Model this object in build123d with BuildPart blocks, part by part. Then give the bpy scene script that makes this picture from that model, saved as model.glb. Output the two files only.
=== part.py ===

--*--

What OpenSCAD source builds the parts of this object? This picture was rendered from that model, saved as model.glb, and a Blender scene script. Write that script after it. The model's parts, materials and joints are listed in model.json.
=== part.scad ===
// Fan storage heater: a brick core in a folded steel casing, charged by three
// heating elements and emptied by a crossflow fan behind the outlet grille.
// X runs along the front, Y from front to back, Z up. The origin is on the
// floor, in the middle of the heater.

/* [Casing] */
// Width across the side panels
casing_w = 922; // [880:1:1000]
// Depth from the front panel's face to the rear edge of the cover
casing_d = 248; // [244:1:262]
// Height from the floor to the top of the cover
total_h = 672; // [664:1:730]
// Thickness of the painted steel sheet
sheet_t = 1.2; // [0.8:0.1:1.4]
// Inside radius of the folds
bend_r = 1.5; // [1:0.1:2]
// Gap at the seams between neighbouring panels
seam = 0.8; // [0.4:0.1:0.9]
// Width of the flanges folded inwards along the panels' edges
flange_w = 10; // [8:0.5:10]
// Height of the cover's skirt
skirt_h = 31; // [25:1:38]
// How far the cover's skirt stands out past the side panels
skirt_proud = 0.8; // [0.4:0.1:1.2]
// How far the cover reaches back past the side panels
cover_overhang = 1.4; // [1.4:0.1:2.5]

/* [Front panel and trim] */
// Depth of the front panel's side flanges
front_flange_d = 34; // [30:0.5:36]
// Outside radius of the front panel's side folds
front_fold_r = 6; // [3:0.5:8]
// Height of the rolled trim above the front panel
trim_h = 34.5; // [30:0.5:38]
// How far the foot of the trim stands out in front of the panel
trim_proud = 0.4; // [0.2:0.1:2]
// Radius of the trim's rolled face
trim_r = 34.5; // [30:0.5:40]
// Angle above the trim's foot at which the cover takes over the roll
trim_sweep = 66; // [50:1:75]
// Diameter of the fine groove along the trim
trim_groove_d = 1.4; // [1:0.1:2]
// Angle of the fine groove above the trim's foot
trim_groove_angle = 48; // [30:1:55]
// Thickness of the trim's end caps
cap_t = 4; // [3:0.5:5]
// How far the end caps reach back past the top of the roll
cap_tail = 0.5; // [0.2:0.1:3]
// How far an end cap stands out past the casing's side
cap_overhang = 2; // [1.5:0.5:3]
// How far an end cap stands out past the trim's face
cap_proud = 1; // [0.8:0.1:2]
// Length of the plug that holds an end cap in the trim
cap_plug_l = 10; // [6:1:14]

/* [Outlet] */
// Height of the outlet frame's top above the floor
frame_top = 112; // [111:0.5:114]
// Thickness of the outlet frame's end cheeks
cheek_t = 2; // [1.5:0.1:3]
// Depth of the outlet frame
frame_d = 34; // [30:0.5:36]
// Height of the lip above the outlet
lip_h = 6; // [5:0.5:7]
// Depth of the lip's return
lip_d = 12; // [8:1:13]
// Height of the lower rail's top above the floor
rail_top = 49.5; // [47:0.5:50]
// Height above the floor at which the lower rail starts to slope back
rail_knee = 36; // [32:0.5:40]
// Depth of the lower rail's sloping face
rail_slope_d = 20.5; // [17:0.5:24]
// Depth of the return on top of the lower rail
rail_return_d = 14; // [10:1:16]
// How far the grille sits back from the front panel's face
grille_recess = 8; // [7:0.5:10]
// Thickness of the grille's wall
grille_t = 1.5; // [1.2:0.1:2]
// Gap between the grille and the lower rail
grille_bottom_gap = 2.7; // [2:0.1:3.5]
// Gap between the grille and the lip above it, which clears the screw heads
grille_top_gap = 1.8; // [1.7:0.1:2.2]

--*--

Determine how many lines include the string "model". Give no answer but the number.

2